AUTHOR(S): Tara Doyle, Michael Jackson, Dualta Counihan, Anne-Marie Bohan, Shay Lydon, Liam Collins, Philip Lovegrove, Elizabeth Grace, Oisin McClenaghan, Michelle Ridge, Barry O’Connor, Donal O’Byrne
PRACTICE AREA GROUP: Asset Management and Investment Funds
DATE: 21.02.2019

On 20 February 2019, the Central Bank of Ireland (“Central Bank”) wrote to counterparties to provide feedback on the main issues identified from the European Market Infrastructure Regulation (“EMIR”) data quality work undertaken by the Central Bank in 2018.
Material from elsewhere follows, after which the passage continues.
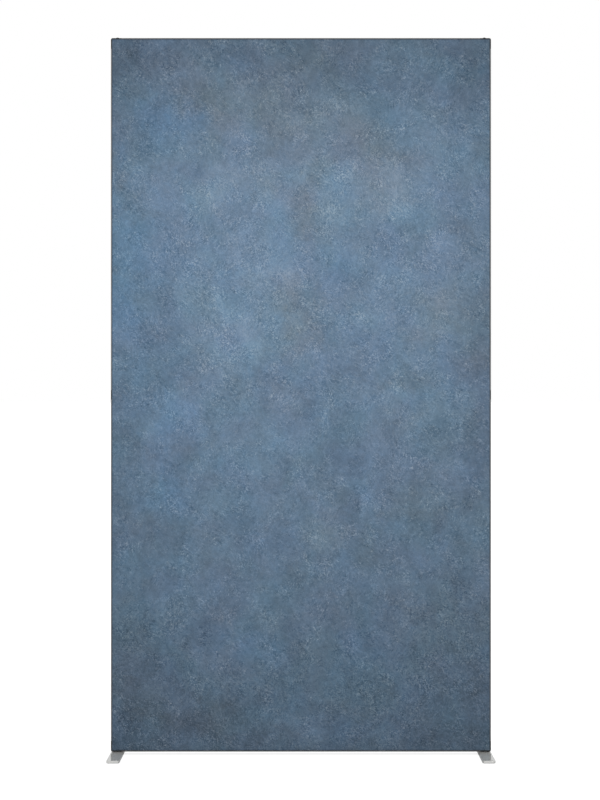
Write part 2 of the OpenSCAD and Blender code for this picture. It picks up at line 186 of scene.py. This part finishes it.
# Soft patches, listed one by one: place across and up the wall as shares of its size, radius across
# and up in metres, how much lighter, and how much warmer (towards grey-brown) or bluer.
PATCHES = (
    (0.07, 0.97, 0.18, 0.10, -0.05, 0.1),
    (0.20, 0.955, 0.10, 0.05, 0.04, 0.1),
    (0.55, 0.97, 0.24, 0.12, -0.04, 0.3),
    (0.24, 0.92, 0.10, 0.07, -0.04, 0.3),
    (0.14, 0.88, 0.09, 0.09, -0.01, -0.5),
    (0.42, 0.89, 0.30, 0.14, -0.03, 0.6),
    (0.02, 0.82, 0.05, 0.04, -0.06, 0.3),
    (0.24, 0.78, 0.08, 0.06, 0.05, 0.4),
    (0.36, 0.80, 0.14, 0.10, 0.02, 0.4),
    (0.52, 0.78, 0.08, 0.11, -0.05, 0.6),
    (0.68, 0.84, 0.18, 0.10, -0.04, 0.6),
    (0.71, 0.78, 0.12, 0.08, 0.02, 0.6),
    (0.75, 0.73, 0.12, 0.05, -0.04, -0.1),
    (0.43, 0.67, 0.10, 0.09, 0.07, 0.3),
    (0.33, 0.59, 0.13, 0.13, 0.06, 0.1),
    (0.48, 0.61, 0.05, 0.12, -0.04, 0.6),
    (0.62, 0.67, 0.09, 0.07, -0.05, -0.2),
    (0.86, 0.62, 0.12, 0.12, 0.01, 0.7),
    (0.99, 0.60, 0.08, 0.50, -0.03, 0.2),
    (0.04, 0.64, 0.14, 0.40, 0.00, -0.4),
    (0.78, 0.525, 0.12, 0.04, -0.06, 0.2),
    (0.62, 0.52, 0.08, 0.05, -0.05, 0.0),
    (0.45, 0.52, 0.07, 0.05, -0.06, 0.1),
    (0.14, 0.46, 0.10, 0.12, 0.09, -0.3),
    (0.04, 0.44, 0.05, 0.05, -0.06, 0.0),
    (0.80, 0.47, 0.08, 0.05, 0.04, 0.3),
    (0.12, 0.37, 0.16, 0.10, 0.04, -0.4),
    (0.60, 0.41, 0.09, 0.06, -0.03, -0.1),
    (0.40, 0.38, 0.14, 0.14, 0.03, 0.0),
    (0.80, 0.345, 0.14, 0.07, -0.06, 0.4),
    (0.90, 0.38, 0.10, 0.06, 0.03, 0.1),
    (0.57, 0.31, 0.08, 0.07, 0.05, 0.4),
    (0.68, 0.26, 0.10, 0.06, -0.05, 0.0),
    (0.16, 0.22, 0.16, 0.20, 0.05, -0.1),
    (0.88, 0.18, 0.18, 0.16, -0.04, 0.2),
    (0.64, 0.12, 0.14, 0.10, 0.01, -0.3),
    (0.36, 0.16, 0.10, 0.10, 0.02, -0.3),
    (0.22, 0.05, 0.14, 0.07, -0.07, 0.3),
    (0.04, 0.10, 0.10, 0.12, 0.00, 0.2),
    (0.50, 0.04, 0.20, 0.08, 0.09, -0.2),
)
# How light the print is, from the bottom (0) to the top (1) of the wall
TONE_BY_HEIGHT = ((0.0, 0.69), (0.06, 0.75), (0.16, 0.81), (0.32, 0.87), (0.5, 0.94),
                  (0.68, 1.0), (0.8, 1.0), (0.9, 0.92), (1.0, 0.8))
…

The Central Bank identified a number of issues which it says raise particular concerns given their potential to hinder the objectives of EMIR, namely, increased transparency, reduced counterparty risk and reduced operational risk.  The letter notes that counterparties should include compliance with EMIR reporting as a standing agenda item for all board meetings.  The recommendations set out in the Central Bank’s letter are summarised below.

Counterparties should:

  • receive regular reports from their delegates, to include details of trade repository rejection reports.  This requirement should be included in any delegated reporting agreement entered into by a counterparty;
  • reconcile data reporting to the trade repository by its delegate with its own internal systems to ensure that all relevant trading has been reported;
  • ensure that remedial action is undertaken to address shortfalls and non-compliance with EMIR requirements; and
  • regularly review trade repository rejection reports to ensure that all trade submissions are successfully reported to a trade repository, revised correct data submissions are made on a timely basis and remedial action is taken to eliminate rejected reports in the future.

The letter also sets out the Central Bank’s recommendations with regard to the accuracy and completeness of trade reporting, legal entity identifiers and unique trade identifiers.